Start
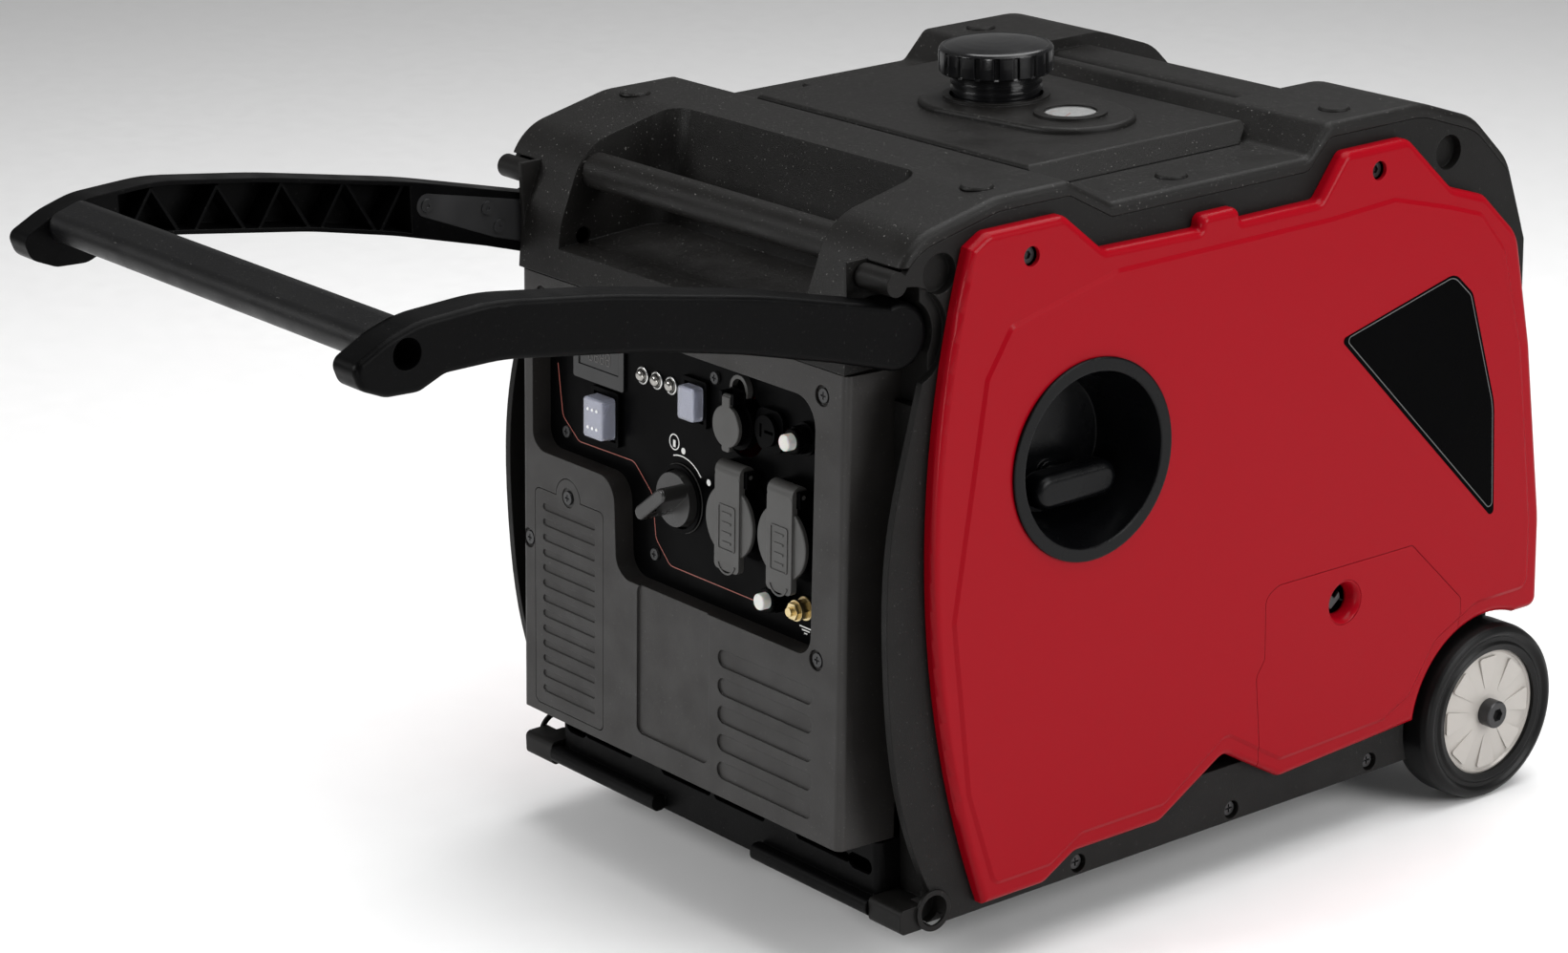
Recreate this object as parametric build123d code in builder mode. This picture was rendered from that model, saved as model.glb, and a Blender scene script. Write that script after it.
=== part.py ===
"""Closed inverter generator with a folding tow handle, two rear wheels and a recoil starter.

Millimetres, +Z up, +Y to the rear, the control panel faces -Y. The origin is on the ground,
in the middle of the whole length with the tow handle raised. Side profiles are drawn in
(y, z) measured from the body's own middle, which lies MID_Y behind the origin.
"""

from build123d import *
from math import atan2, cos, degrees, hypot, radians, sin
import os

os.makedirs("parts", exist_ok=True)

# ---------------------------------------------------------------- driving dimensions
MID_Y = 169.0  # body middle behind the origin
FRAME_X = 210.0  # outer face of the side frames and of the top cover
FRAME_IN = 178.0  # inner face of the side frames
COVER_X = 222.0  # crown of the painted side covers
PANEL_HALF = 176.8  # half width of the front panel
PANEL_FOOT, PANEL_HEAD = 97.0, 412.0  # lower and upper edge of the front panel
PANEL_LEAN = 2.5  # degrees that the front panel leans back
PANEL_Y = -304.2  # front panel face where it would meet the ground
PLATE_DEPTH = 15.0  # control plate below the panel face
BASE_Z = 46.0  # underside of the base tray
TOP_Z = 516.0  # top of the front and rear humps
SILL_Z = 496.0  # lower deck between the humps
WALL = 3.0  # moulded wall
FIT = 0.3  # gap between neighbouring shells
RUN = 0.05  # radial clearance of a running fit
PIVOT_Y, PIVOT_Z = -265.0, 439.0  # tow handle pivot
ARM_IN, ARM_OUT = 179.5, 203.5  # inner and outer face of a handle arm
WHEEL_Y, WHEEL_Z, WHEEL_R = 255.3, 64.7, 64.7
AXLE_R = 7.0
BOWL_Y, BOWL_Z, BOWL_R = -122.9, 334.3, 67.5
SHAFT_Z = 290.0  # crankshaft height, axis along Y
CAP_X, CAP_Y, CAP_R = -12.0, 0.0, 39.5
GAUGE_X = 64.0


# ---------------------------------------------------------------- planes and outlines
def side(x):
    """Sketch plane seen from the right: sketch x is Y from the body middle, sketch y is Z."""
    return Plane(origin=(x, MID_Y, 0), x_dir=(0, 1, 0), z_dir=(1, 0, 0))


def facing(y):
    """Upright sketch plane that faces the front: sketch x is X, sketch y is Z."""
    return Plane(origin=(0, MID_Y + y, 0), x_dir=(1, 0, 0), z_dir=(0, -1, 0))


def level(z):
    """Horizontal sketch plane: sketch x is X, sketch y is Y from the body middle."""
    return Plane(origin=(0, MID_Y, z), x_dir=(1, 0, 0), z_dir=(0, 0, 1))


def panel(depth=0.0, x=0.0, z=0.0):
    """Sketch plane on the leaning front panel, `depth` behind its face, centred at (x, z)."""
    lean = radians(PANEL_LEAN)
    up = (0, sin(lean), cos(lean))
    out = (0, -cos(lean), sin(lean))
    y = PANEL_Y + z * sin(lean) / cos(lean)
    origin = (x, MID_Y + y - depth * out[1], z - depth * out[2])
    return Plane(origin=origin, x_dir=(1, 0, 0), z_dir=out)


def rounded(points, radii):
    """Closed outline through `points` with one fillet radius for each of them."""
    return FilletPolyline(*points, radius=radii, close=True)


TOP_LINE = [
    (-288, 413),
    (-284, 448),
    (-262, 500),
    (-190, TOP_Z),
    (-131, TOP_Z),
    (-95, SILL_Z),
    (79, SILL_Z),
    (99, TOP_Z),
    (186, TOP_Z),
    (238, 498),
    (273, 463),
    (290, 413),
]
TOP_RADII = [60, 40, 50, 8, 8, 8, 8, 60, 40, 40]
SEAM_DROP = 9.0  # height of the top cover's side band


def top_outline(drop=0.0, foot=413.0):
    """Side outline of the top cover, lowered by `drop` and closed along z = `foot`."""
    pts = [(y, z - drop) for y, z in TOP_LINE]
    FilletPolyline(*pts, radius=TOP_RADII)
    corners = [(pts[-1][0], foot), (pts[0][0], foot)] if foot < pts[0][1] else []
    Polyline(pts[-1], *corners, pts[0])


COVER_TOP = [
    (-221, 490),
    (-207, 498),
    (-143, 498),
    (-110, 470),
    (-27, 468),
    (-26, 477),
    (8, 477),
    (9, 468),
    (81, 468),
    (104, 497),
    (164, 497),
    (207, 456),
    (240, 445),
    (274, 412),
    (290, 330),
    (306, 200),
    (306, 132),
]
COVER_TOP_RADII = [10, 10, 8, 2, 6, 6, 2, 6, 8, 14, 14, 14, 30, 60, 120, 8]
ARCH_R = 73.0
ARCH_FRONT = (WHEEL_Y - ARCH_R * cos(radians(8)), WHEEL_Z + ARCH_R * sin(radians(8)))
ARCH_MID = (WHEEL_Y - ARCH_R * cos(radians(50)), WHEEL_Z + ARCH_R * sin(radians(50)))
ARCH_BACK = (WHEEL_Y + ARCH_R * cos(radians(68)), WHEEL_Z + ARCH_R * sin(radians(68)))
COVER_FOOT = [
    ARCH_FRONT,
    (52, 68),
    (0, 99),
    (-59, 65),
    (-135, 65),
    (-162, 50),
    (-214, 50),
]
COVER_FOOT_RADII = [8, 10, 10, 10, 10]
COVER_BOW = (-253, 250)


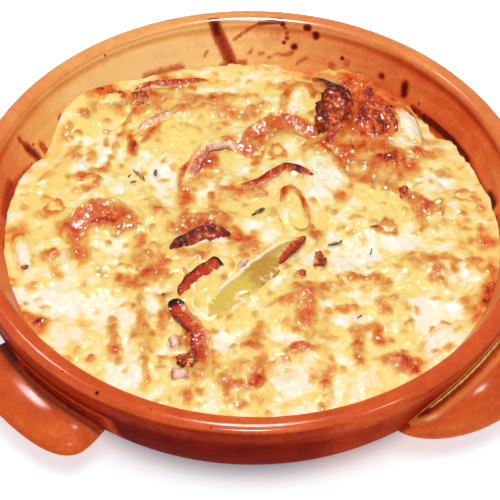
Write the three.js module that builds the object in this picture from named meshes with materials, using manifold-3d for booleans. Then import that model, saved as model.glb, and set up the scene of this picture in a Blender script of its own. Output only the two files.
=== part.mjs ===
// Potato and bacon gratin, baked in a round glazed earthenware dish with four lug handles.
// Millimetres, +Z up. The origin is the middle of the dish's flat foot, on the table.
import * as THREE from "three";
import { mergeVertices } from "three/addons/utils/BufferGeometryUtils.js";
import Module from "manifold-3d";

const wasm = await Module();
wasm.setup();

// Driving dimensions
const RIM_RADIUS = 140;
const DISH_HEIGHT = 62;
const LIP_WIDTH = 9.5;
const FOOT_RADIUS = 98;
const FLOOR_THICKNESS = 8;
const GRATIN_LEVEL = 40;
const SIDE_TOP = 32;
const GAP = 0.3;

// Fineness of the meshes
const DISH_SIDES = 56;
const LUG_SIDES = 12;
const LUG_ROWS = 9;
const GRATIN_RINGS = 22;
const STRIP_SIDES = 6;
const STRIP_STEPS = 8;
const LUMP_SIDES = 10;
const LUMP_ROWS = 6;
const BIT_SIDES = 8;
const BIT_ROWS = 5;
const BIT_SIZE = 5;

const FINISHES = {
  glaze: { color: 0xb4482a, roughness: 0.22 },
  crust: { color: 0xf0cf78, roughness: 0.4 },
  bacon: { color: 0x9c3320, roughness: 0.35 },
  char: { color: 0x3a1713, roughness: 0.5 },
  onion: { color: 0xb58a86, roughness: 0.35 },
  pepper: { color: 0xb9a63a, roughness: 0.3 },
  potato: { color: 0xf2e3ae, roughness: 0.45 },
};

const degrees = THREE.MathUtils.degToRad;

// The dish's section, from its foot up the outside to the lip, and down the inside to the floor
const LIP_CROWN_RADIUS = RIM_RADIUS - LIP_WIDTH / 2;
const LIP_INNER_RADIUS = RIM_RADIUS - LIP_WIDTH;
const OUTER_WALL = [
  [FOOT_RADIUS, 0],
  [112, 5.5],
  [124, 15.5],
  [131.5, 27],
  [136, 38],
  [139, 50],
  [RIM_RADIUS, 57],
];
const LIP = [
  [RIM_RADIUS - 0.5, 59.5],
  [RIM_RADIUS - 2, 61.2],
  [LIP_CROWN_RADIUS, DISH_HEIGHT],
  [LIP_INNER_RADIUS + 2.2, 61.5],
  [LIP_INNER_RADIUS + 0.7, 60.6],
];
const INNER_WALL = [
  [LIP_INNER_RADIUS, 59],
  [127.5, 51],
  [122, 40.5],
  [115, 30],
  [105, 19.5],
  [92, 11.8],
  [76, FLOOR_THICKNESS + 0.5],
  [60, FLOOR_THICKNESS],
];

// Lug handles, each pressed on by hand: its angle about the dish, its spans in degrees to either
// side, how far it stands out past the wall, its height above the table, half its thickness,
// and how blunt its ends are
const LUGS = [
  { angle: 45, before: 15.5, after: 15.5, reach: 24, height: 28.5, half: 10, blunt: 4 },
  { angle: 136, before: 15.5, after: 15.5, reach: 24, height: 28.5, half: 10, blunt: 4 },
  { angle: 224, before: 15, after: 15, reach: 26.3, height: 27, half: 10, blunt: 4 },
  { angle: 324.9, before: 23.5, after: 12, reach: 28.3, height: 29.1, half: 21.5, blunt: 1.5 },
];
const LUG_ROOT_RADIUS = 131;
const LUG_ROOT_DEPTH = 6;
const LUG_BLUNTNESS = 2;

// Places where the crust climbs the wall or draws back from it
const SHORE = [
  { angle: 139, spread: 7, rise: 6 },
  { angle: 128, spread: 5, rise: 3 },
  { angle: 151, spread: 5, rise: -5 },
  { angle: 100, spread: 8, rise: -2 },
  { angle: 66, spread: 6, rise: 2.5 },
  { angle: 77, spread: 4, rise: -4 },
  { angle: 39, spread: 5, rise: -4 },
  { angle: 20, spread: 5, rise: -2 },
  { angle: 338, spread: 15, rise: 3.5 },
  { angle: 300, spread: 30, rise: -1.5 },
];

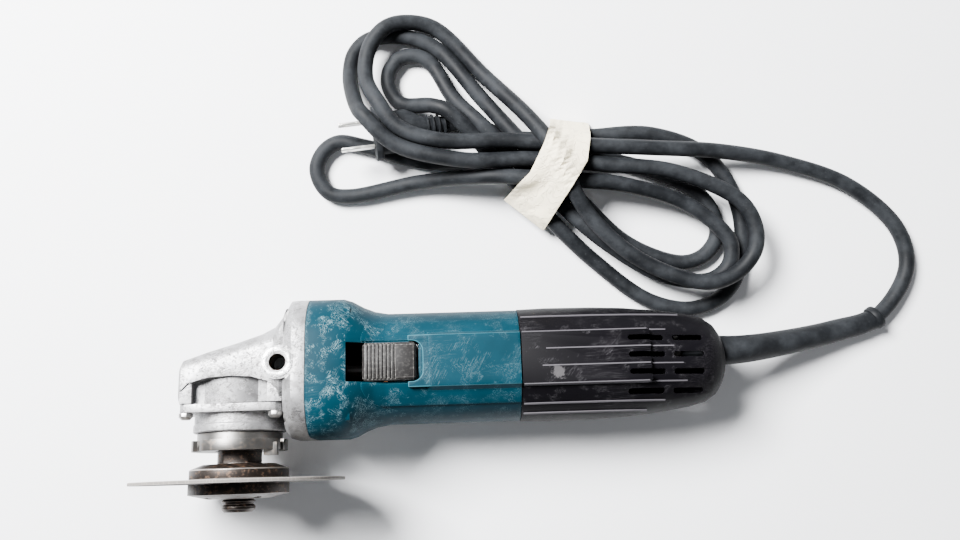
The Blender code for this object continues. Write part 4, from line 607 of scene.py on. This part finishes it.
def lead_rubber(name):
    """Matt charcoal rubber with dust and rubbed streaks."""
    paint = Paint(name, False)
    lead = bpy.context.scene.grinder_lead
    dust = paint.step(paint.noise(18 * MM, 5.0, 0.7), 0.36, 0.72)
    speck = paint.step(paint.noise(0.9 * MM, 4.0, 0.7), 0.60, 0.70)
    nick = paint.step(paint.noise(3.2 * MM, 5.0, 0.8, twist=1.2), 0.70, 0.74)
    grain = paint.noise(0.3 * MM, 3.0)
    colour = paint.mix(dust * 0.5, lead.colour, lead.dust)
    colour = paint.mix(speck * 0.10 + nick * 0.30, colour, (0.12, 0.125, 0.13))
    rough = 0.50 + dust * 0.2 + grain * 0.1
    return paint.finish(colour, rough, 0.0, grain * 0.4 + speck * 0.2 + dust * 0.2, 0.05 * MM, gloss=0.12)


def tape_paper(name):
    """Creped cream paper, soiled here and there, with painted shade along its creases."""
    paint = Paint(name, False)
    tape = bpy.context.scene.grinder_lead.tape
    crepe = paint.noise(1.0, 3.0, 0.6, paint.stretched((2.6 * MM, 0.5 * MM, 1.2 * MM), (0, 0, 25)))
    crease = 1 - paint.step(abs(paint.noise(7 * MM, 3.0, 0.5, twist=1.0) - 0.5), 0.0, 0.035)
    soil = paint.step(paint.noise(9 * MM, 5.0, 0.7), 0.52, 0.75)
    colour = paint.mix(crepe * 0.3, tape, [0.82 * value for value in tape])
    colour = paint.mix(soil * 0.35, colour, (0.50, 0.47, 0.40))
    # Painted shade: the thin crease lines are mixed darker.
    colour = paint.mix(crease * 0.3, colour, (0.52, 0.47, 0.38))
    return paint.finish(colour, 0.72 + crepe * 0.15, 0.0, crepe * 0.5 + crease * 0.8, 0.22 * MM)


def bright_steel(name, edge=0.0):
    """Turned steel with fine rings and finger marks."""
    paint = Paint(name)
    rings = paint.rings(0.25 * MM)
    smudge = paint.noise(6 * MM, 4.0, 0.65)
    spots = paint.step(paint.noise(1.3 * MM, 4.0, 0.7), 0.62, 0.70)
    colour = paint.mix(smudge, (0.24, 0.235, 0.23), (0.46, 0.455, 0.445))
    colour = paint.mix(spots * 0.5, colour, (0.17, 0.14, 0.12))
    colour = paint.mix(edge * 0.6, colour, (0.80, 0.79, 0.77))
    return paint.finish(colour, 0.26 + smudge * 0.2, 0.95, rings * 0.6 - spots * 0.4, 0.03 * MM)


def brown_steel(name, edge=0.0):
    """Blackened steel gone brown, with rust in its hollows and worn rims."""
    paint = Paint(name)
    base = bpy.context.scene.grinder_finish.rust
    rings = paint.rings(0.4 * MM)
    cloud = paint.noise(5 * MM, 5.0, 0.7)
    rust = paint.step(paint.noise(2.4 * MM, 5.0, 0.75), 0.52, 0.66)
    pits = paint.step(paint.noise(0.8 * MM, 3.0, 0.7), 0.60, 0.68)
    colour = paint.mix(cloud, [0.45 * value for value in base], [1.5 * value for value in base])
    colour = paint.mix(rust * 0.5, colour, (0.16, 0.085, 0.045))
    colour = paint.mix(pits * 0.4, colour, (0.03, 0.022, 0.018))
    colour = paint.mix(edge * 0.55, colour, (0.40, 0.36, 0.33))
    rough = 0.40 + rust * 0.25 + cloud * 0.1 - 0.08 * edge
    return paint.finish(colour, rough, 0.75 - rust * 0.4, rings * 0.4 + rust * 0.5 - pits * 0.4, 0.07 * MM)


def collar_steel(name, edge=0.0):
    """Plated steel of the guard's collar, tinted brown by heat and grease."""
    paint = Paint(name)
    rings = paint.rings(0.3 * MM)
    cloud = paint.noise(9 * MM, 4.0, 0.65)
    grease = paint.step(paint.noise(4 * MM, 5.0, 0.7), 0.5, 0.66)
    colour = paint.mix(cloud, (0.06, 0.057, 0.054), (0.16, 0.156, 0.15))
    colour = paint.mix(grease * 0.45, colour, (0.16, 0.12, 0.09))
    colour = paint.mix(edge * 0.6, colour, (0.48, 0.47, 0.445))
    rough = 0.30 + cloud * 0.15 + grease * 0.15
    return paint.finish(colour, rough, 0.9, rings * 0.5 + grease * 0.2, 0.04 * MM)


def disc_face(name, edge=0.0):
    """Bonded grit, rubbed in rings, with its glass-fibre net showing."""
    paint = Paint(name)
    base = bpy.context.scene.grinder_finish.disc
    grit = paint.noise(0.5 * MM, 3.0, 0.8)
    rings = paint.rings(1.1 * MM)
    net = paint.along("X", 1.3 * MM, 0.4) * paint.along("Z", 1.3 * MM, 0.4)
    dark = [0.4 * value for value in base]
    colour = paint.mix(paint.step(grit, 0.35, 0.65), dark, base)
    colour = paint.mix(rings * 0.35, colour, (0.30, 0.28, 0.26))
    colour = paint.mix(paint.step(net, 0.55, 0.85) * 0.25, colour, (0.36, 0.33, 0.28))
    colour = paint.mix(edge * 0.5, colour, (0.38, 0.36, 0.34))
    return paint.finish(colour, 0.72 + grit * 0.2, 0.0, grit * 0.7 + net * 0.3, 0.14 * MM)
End
**Exercise:**
Using the entries shown above, reproduce verbatim the lines from the line bearing "The Blender code" to the line bearing "return paint.finish(colour, 0.72 + crepe", inclusive.

**Result of the exercise:**
The Blender code for this object continues. Write part 4, from line 607 of scene.py on. This part finishes it.
def lead_rubber(name):
    """Matt charcoal rubber with dust and rubbed streaks."""
    paint = Paint(name, False)
    lead = bpy.context.scene.grinder_lead
    dust = paint.step(paint.noise(18 * MM, 5.0, 0.7), 0.36, 0.72)
    speck = paint.step(paint.noise(0.9 * MM, 4.0, 0.7), 0.60, 0.70)
    nick = paint.step(paint.noise(3.2 * MM, 5.0, 0.8, twist=1.2), 0.70, 0.74)
    grain = paint.noise(0.3 * MM, 3.0)
    colour = paint.mix(dust * 0.5, lead.colour, lead.dust)
    colour = paint.mix(speck * 0.10 + nick * 0.30, colour, (0.12, 0.125, 0.13))
    rough = 0.50 + dust * 0.2 + grain * 0.1
    return paint.finish(colour, rough, 0.0, grain * 0.4 + speck * 0.2 + dust * 0.2, 0.05 * MM, gloss=0.12)


def tape_paper(name):
    """Creped cream paper, soiled here and there, with painted shade along its creases."""
    paint = Paint(name, False)
    tape = bpy.context.scene.grinder_lead.tape
    crepe = paint.noise(1.0, 3.0, 0.6, paint.stretched((2.6 * MM, 0.5 * MM, 1.2 * MM), (0, 0, 25)))
    crease = 1 - paint.step(abs(paint.noise(7 * MM, 3.0, 0.5, twist=1.0) - 0.5), 0.0, 0.035)
    soil = paint.step(paint.noise(9 * MM, 5.0, 0.7), 0.52, 0.75)
    colour = paint.mix(crepe * 0.3, tape, [0.82 * value for value in tape])
    colour = paint.mix(soil * 0.35, colour, (0.50, 0.47, 0.40))
    # Painted shade: the thin crease lines are mixed darker.
    colour = paint.mix(crease * 0.3, colour, (0.52, 0.47, 0.38))
    return paint.finish(colour, 0.72 + crepe * 0.15, 0.0, crepe * 0.5 + crease * 0.8, 0.22 * MM)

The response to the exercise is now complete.